### Task statement
Beginning with the first line below, please repeat the material exactly, ending with the line that includes "cover_wall - 0.4, at)".

>> begin

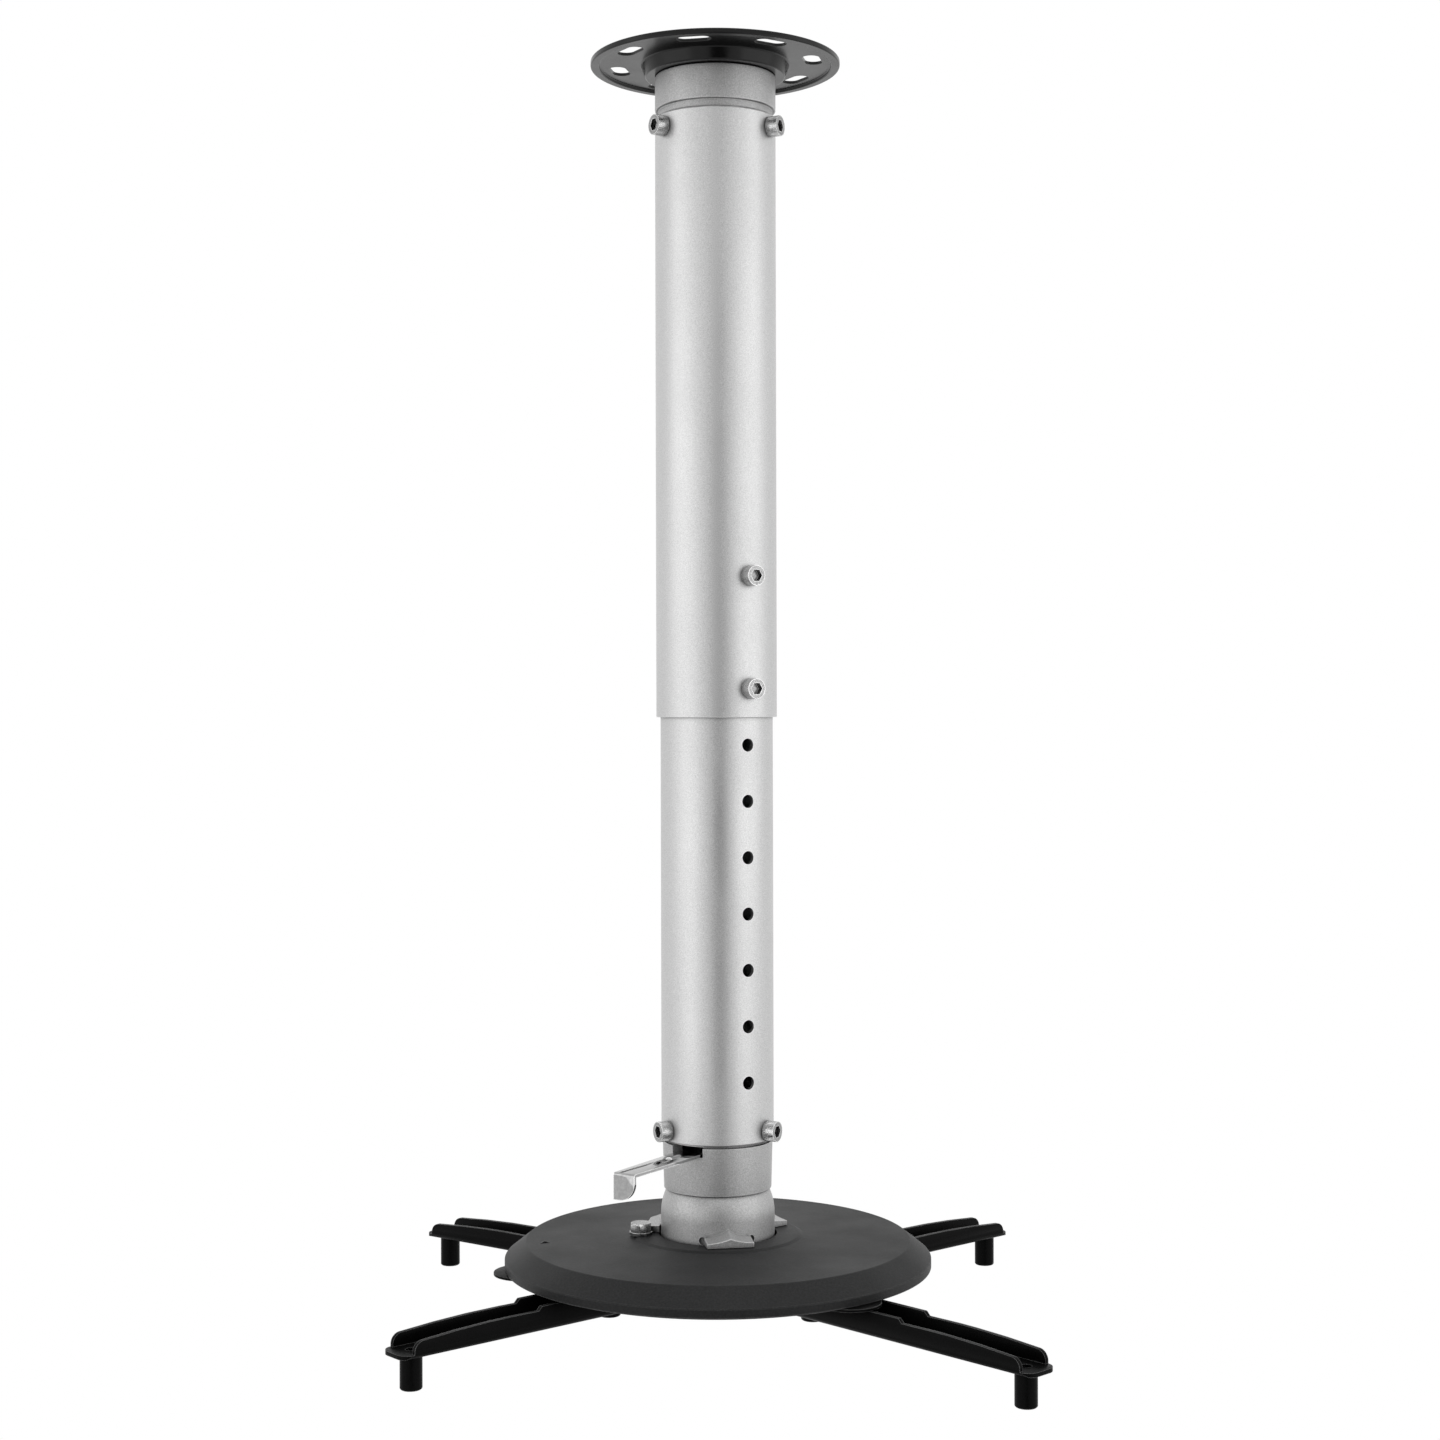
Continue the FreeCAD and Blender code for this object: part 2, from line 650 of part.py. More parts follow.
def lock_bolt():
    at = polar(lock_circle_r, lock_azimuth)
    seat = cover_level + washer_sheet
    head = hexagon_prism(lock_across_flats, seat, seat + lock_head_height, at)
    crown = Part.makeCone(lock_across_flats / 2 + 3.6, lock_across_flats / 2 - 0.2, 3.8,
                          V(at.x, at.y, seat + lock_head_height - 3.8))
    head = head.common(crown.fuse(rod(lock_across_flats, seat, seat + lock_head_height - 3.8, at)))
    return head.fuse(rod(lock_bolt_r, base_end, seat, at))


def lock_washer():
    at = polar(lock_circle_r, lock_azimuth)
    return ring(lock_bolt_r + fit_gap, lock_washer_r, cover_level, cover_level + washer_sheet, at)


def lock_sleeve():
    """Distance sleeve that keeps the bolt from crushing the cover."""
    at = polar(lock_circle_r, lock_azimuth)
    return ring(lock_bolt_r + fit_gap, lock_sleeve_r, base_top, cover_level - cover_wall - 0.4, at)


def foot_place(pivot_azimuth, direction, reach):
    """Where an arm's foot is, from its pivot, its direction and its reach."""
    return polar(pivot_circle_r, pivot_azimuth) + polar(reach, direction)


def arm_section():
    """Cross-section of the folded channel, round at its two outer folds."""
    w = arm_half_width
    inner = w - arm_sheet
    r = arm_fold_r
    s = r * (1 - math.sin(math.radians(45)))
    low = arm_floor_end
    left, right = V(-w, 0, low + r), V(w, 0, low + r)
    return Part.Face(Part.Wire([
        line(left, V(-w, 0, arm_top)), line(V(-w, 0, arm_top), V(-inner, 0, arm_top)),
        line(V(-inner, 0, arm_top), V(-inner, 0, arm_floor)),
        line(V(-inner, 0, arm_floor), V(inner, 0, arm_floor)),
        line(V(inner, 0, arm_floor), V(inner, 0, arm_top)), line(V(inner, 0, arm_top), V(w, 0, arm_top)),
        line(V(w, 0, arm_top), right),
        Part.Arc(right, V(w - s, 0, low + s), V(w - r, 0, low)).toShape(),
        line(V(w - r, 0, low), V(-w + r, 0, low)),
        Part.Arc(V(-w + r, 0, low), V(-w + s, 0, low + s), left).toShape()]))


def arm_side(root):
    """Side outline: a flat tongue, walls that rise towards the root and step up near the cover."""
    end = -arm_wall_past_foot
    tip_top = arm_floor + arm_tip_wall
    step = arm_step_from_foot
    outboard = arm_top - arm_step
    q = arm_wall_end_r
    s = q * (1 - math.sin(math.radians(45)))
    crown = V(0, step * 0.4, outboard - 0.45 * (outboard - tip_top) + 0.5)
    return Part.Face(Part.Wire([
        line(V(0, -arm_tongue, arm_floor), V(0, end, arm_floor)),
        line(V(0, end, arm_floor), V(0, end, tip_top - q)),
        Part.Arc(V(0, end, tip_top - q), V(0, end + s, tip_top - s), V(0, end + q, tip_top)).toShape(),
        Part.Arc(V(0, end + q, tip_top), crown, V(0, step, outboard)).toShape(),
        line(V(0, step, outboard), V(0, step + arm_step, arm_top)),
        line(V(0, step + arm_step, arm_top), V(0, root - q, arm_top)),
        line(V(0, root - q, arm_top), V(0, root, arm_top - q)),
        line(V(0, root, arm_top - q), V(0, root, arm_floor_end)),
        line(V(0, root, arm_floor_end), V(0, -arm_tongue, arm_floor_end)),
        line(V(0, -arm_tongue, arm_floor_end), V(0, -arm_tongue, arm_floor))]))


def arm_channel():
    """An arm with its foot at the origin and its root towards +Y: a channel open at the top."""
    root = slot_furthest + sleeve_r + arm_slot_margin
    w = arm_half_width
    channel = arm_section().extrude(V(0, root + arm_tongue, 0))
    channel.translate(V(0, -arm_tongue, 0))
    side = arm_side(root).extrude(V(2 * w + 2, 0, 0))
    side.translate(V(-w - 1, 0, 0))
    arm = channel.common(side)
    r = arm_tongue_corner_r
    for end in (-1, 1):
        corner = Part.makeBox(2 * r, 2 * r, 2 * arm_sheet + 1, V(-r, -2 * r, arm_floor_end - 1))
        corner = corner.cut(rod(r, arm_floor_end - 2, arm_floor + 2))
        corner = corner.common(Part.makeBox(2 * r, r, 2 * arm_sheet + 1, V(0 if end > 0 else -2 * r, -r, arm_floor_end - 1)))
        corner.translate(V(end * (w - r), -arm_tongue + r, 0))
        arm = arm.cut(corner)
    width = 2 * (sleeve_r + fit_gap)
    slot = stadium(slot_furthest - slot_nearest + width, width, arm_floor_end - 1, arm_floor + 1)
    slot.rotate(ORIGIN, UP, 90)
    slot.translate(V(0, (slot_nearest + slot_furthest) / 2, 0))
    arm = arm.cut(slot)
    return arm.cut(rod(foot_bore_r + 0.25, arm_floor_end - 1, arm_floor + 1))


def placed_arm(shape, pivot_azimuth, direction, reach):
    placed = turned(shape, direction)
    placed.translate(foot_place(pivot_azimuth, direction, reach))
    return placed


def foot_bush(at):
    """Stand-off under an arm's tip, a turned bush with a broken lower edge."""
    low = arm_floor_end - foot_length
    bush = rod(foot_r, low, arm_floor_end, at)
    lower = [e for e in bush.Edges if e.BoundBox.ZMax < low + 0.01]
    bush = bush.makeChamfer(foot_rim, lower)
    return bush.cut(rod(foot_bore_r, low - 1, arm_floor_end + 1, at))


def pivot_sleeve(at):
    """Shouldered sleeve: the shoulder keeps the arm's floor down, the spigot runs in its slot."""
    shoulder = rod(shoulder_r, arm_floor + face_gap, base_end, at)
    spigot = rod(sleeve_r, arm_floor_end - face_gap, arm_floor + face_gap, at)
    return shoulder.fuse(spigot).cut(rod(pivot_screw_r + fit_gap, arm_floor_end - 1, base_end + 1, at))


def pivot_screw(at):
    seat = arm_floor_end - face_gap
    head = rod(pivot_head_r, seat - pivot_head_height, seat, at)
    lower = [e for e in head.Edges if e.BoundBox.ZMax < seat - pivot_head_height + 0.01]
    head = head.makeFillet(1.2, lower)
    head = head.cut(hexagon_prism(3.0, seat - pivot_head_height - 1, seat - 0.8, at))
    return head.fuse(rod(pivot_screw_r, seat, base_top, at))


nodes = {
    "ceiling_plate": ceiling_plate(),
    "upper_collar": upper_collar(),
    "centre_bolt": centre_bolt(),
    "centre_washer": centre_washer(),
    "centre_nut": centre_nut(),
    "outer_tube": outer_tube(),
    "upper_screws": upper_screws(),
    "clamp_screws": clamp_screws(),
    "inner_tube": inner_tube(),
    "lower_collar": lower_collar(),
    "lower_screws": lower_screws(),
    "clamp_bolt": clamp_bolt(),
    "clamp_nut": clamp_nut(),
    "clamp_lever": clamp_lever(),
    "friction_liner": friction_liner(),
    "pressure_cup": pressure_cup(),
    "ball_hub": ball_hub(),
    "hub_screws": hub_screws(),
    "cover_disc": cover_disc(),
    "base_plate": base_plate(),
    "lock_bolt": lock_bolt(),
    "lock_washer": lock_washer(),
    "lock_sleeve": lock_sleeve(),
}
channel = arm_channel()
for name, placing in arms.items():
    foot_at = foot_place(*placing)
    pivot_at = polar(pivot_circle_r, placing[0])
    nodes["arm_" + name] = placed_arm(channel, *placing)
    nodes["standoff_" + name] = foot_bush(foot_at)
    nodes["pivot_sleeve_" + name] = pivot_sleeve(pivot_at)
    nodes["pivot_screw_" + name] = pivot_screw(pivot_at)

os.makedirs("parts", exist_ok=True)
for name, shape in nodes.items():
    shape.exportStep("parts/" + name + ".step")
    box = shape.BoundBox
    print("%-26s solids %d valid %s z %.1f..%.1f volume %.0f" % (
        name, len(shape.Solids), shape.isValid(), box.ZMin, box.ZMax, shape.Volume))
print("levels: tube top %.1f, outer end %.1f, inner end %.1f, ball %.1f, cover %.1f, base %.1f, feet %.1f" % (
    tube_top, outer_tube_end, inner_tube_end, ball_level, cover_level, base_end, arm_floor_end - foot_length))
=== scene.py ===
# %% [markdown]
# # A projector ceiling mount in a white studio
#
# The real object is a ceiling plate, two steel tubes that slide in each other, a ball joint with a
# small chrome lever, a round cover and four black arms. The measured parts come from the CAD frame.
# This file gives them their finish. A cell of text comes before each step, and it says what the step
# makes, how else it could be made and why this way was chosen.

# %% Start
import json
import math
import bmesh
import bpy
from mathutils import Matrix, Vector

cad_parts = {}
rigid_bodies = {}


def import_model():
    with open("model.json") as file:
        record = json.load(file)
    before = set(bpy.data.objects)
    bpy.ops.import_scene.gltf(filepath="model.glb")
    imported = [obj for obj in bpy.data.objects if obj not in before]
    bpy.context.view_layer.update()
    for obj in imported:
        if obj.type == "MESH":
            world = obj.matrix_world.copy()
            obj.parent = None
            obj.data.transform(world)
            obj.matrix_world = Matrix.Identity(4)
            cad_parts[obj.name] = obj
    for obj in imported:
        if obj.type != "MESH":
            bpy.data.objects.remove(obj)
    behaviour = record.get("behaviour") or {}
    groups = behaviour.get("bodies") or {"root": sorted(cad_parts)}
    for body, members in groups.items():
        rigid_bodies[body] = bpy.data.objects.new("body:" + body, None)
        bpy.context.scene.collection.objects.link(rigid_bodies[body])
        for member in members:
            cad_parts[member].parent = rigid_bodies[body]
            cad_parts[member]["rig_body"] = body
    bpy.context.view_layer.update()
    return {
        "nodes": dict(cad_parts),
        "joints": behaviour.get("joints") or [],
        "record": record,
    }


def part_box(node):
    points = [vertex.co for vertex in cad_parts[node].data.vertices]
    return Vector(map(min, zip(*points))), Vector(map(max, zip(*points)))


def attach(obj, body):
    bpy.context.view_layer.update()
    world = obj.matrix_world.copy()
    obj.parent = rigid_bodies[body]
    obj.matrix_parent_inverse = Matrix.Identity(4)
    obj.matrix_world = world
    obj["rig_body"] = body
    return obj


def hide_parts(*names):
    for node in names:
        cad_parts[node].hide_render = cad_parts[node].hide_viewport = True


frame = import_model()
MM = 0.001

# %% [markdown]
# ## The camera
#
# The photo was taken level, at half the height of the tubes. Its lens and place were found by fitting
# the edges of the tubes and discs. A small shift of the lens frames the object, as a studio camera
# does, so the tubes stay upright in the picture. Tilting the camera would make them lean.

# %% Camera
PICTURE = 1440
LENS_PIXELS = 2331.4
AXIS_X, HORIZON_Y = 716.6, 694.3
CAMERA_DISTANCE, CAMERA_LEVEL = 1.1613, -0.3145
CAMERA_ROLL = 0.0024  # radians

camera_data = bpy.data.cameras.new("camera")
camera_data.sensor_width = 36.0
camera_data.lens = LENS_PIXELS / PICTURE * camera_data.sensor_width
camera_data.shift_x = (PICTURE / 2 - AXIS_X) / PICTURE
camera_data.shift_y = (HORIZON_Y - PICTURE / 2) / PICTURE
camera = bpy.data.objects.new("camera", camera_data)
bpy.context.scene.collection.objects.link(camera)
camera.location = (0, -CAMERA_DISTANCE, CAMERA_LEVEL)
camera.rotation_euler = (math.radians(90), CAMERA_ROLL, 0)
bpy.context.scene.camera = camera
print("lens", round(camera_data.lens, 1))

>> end

### Full solution
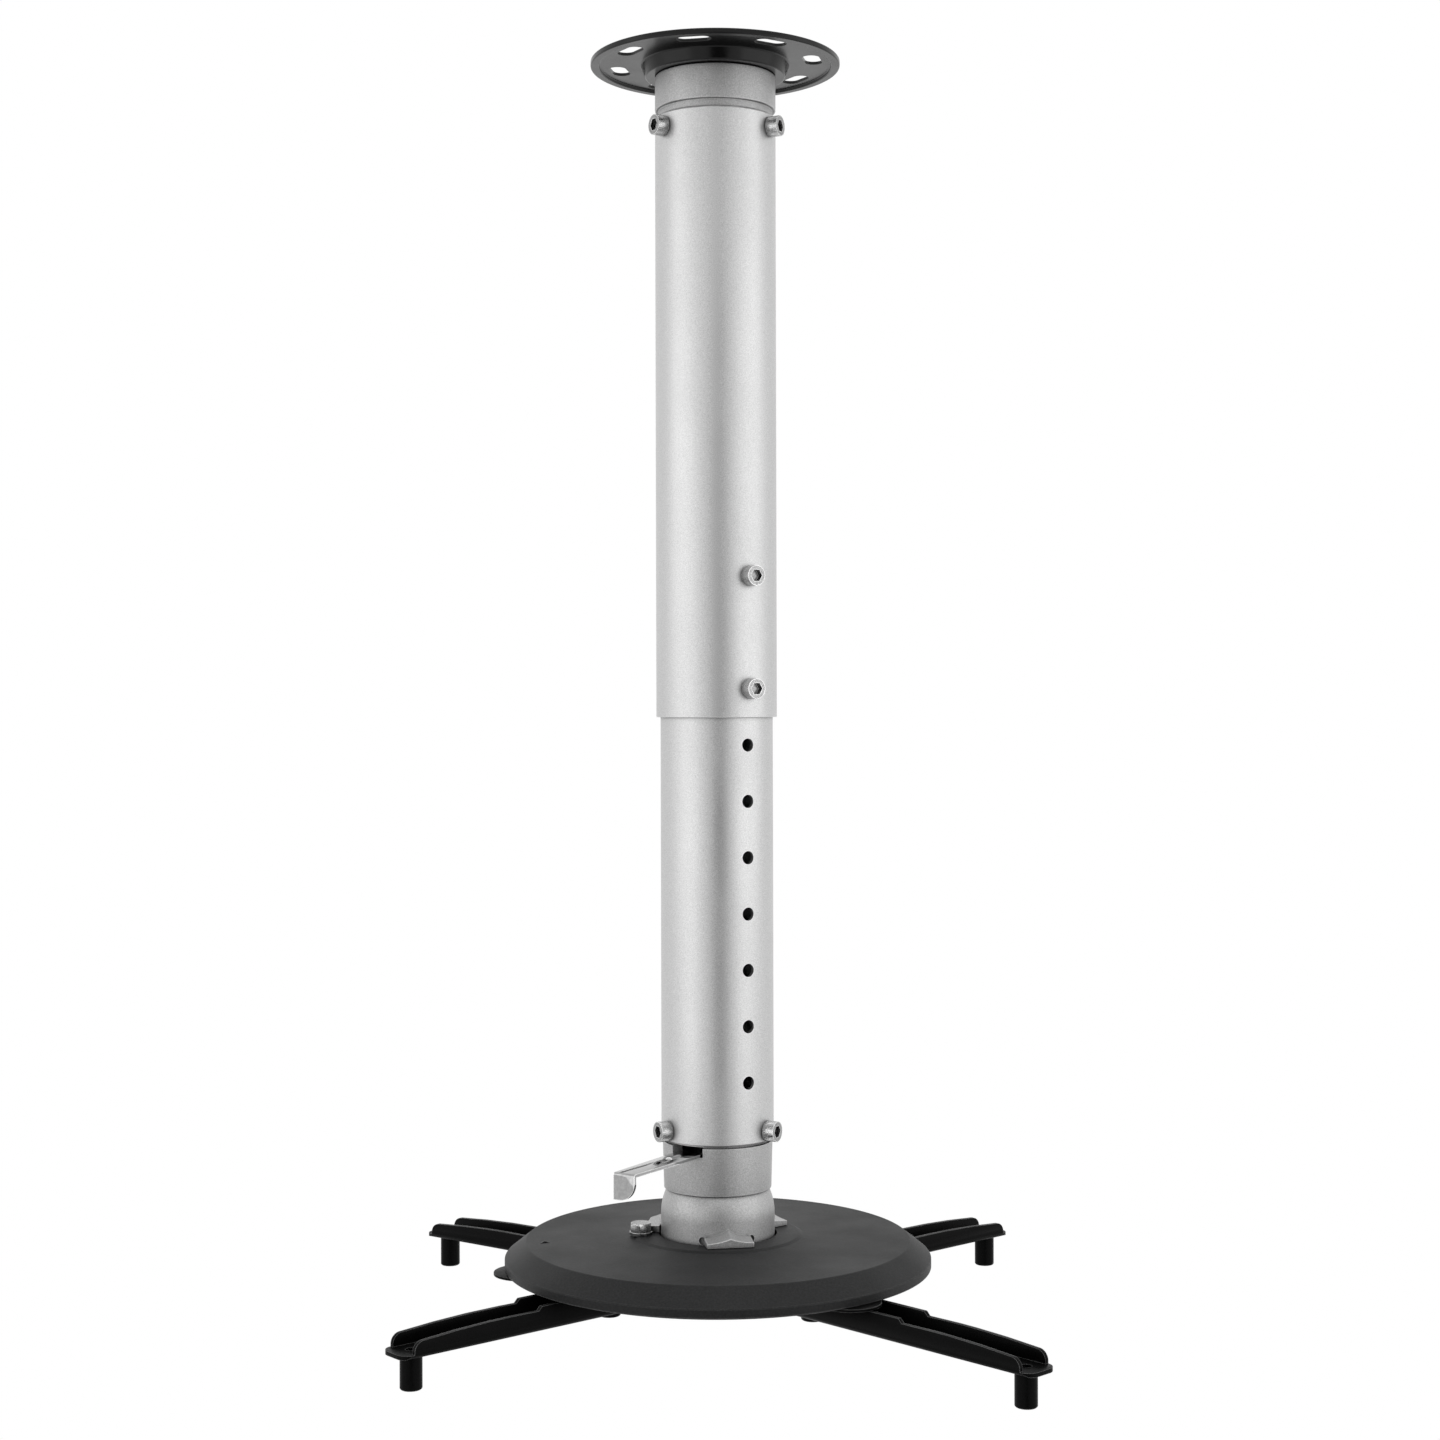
Continue the FreeCAD and Blender code for this object: part 2, from line 650 of part.py. More parts follow.
def lock_bolt():
    at = polar(lock_circle_r, lock_azimuth)
    seat = cover_level + washer_sheet
    head = hexagon_prism(lock_across_flats, seat, seat + lock_head_height, at)
    crown = Part.makeCone(lock_across_flats / 2 + 3.6, lock_across_flats / 2 - 0.2, 3.8,
                          V(at.x, at.y, seat + lock_head_height - 3.8))
    head = head.common(crown.fuse(rod(lock_across_flats, seat, seat + lock_head_height - 3.8, at)))
    return head.fuse(rod(lock_bolt_r, base_end, seat, at))


def lock_washer():
    at = polar(lock_circle_r, lock_azimuth)
    return ring(lock_bolt_r + fit_gap, lock_washer_r, cover_level, cover_level + washer_sheet, at)


def lock_sleeve():
    """Distance sleeve that keeps the bolt from crushing the cover."""
    at = polar(lock_circle_r, lock_azimuth)
    return ring(lock_bolt_r + fit_gap, lock_sleeve_r, base_top, cover_level - cover_wall - 0.4, at)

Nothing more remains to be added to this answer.